Chapman described feeling a sense of some relief in hearing the news that Richardson is said to be cleared in the investigation.
“I just wish the investigation had concluded sooner,” she said.
A federal grand jury began the investigation in 2008 into a possible pay-to-play scheme in which lucrative work on state bond deals went to a Richardson donor. The probe derailed Richardson’s appointment as commerce secretary in President Barack Obama’s administration.
Richardson withdrew his nomination in January, saying the investigation would have delayed his confirmation although he said he expected to be cleared.
The decision not to pursue indictments was made by top Justice Department officials, according to a person familiar with the investigation, who asked not to be identified because federal officials had not disclosed results of the probe.
“It’s over. There’s nothing.

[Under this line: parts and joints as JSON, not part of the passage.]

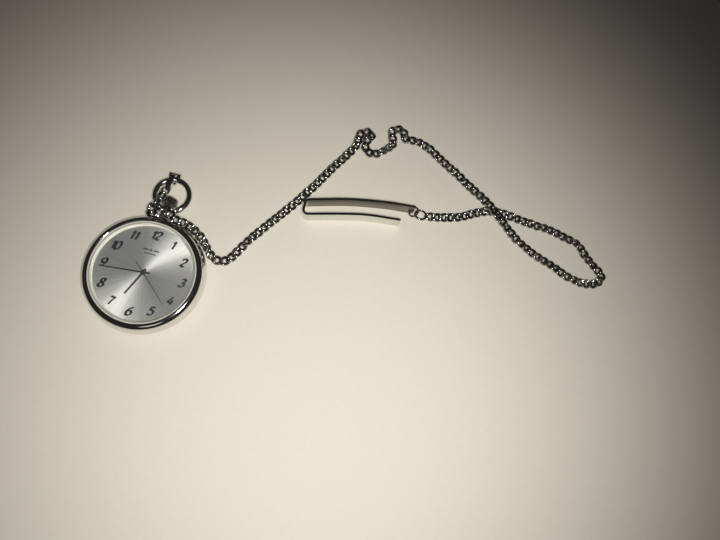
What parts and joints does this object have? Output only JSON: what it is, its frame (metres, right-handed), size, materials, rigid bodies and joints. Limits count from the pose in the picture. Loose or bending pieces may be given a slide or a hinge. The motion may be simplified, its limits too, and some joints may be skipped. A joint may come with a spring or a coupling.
{
  "type": "pocket watch",
  "caption": "Slim open-face quartz pocket watch with a hinged bow, crown, three hands and wheel train, a curb chain with a lever clasp, and a spring belt clip.",
  "frame": {"origin": "on the watch's axis, at the flat of the case back that it rests on", "axes": "+Z out of the dial, +Y towards 12 o'clock and the crown, +X towards 3 o'clock"},
  "size_m": [0.19, 0.1054, 0.0086],
  "materials": {
    "case_steel": "polished",
    "bezel_steel": "polished dome",
    "bow_steel": "polished",
    "chain_steel": "polished curb links",
    "clasp_steel": "polished",
    "clip_steel": "mirror polished strip",
    "crystal_glass": "clear mineral glass",
    "rehaut": "pale satin",
    "gasket": "matt",
    "seal_black": "matt",
    "dial_silver": "sunburst brushed",
    "hand_black": "gloss black",
    "brass": "machined",
    "plate_nickel": "fine matt nickel",
    "pinion_steel": "burnished",
    "wheel_plastic": "moulded",
    "holder_plastic": "moulded",
    "battery_steel": "satin",
    "copper_wire": "enamelled winding",
    "soft_iron": "annealed",
    "magnet": "sintered",
    "board_green": "solder mask",
    "chip_black": "moulded"
  },
  "bodies": {
    "case": {"case_back": "case_steel", "case_back_gasket": "seal_black", "case_middle": "case_steel", "bezel": "bezel_steel", "crystal": "crystal_glass", "crystal_gasket": "gasket", "rehaut_ring": "rehaut", "pendant_neck": "case_steel", "crown_gasket": "seal_black", "dial": "dial_silver", "main_plate": "plate_nickel", "train_bridge": "plate_nickel", "bridge_screws": "pinion_steel", "movement_spacer": "holder_plastic", "battery": "battery_steel", "battery_clamp": "plate_nickel", "coil_core": "soft_iron", "coil_winding": "copper_wire", "stator": "soft_iron", "circuit_board": "board_green", "ic_chip": "chip_black", "quartz_crystal": "battery_steel", "chain_knee": "chain_steel", "chain_run": "chain_steel", "clip_ring": "chain_steel", "clip_link": "chain_steel", "belt_clip": "clip_steel"},
    "seconds": {"fourth_pinion": "pinion_steel", "fourth_wheel": "brass", "second_hand": "hand_black"},
    "fifth": {"fifth_pinion": "pinion_steel", "fifth_wheel": "wheel_plastic"},
    "rotor": {"rotor_pinion": "pinion_steel", "rotor_magnet": "magnet"},
    "third": {"third_pinion": "pinion_steel", "third_wheel": "brass"},
    "minutes": {"centre_wheel": "brass", "cannon_pinion": "pinion_steel", "minute_hand": "hand_black"},
    "minute_work": {"minute_wheel": "wheel_plastic", "minute_pinion": "wheel_plastic"},
    "hours": {"hour_wheel": "brass", "hour_hand": "hand_black"},
    "setting": {"setting_wheel": "pinion_steel"},
    "clutch": {"sliding_pinion": "pinion_steel"},
    "crown": {"crown": "case_steel", "stem": "pinion_steel"},
    "bow": {"bow": "bow_steel", "clasp_body": "clasp_steel", "clasp_rivet": "clasp_steel", "clasp_ring": "chain_steel"},
    "lever": {"clasp_lever": "clasp_steel"}
  },
  "joints": [
    {"name": "seconds_turn", "type": "hinge", "parent": "case", "child": "seconds", "pos_m": [0, 0, 0.002], "axis": [0, 0, -1], "continuous": true},
    {"name": "fifth_turn", "type": "hinge", "parent": "case", "child": "fifth", "pos_m": [0.00249, -0.00144, 0.002], "axis": [0, 0, -1], "continuous": true},
    {"name": "rotor_turn", "type": "hinge", "parent": "case", "child": "rotor", "pos_m": [0.00375, -0.00362, 0.002], "axis": [0, 0, -1], "continuous": true},
    {"name": "third_turn", "type": "hinge", "parent": "case", "child": "third", "pos_m": [-0.00324, 0.00187, 0.002], "axis": [0, 0, -1], "continuous": true},
    {"name": "minutes_turn", "type": "hinge", "parent": "case", "child": "minutes", "pos_m": [0, 0, 0.002], "axis": [0, 0, -1], "continuous": true},
    {"name": "minute_wheel_turn", "type": "hinge", "parent": "case", "child": "minute_work", "pos_m": [0, 0.0026, 0.002], "axis": [0, 0, -1], "continuous": true},
    {"name": "hours_turn", "type": "hinge", "parent": "case", "child": "hours", "pos_m": [0, 0, 0.002], "axis": [0, 0, -1], "continuous": true},
    {"name": "setting_wheel_turn", "type": "hinge", "parent": "case", "child": "setting", "pos_m": [0, 0.00559, 0.002], "axis": [0, 0, -1], "continuous": true},
    {"name": "crown_turn", "type": "hinge", "parent": "case", "child": "clutch", "pos_m": [0, 0.009, 0.00305], "axis": [0, 1, 0], "continuous": true},
    {"name": "crown_pull", "type": "slide", "parent": "clutch", "child": "crown", "axis": [0, 1, 0], "range_m": [0, 0.001]},
    {"name": "bow_swing", "type": "hinge", "parent": "case", "child": "bow", "pos_m": [0, 0.02565, 0.00305], "axis": [1, 0, 0], "range_deg": [-90, 80], "deforming": ["chain_knee"]},
    {"name": "clasp_lever_press", "type": "hinge", "parent": "bow", "child": "lever", "pos_m": [-0.0016, 0.03353, 0.00452], "axis": [1, 0, 0], "range_deg": [0, 18], "stiffness_Nm_per_rad": 0.0005, "springref_deg": -11.46}
  ],
  "couplings": [
    {"joint": "fifth_turn", "follows": "seconds_turn", "ratio": -5},
    {"joint": "rotor_turn", "follows": "seconds_turn", "ratio": 30},
    {"joint": "third_turn", "follows": "seconds_turn", "ratio": -0.13333},
    {"joint": "minutes_turn", "follows": "seconds_turn", "ratio": 0.016667},
    {"joint": "minute_wheel_turn", "follows": "seconds_turn", "ratio": -0.0055556},
    {"joint": "hours_turn", "follows": "seconds_turn", "ratio": 0.0013889},
    {"joint": "setting_wheel_turn", "follows": "seconds_turn", "ratio": 0.010417}
  ]
}
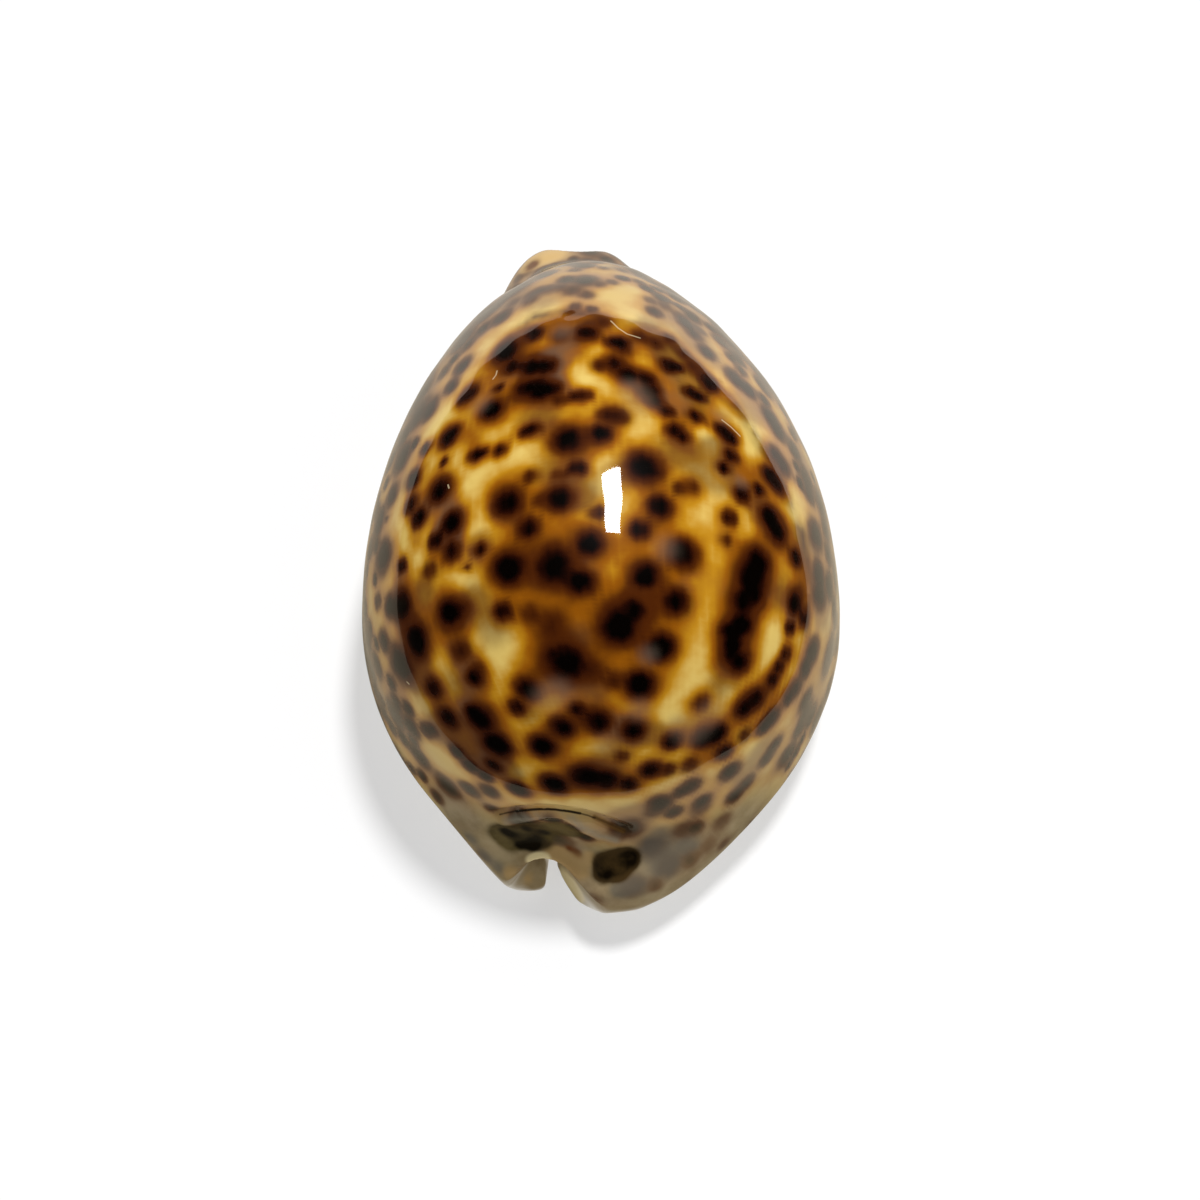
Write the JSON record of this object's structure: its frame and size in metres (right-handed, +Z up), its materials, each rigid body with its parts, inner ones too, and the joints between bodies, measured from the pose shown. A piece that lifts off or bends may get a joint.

It was killed in Washington,” the person told The Associated Press.
Richardson and members of his staff are in Cuba this week on a trade mission.
Richardson spokesman Gilbert Gallegos didn’t immediately respond to requests seeking confirmation that no charges were expected from the federal investigation.
A spokesman for the U.S. Attorney’s office in Albuquerque said he had no information about the Justice Department’s decision.
Federal investigators reviewed whether political contributions influenced the selection of CDR as an adviser on state transportation bond transactions, and whether Richardson’s former chief of staff, David Contarino, played a role in hiring of CDR.
Prosecutors also subpoened records of another former Richardson aide, David Harris and one of the governor’s close political advisers, Michael Stratton.
Harris served as Richardson’s deputy chief of staff and then became executive director of the New Mexico Finance Authority, which selected CDR for the bond financing work.
Stratton, a Denver-based political consultant, served as a senior adviser to Richardson’s 2008 presidential campaign. He also was a consultant to CDR and another financial firm when the Finance Authority put together the bond deals in 2004. The state work generated almost $1.5 million in fees for CDR in 2004-2005.
CDR Chief Executive David Rubin and his firm contributed $110,000 to Richardson political committees in 2003-2005. The largest of those contributions, $75,000, was made less than a week before CDR was selected in June 2004 by the Finance Authority to handle the reinvestment of idle bond proceeds. The firm earned $443,000 in fees for its reinvestment work.
CDR received more than $1 million in fees in May 2004 for serving as a financial adviser on interest rate swaps for the transportation bond issues and as the manager of bond proceeds held in escrow.
The bonds financed a $1.6 billion state transportation program that was called GRIP (Gov. Richardson’s Investment Partnership).
The Associated Press contributed to this story.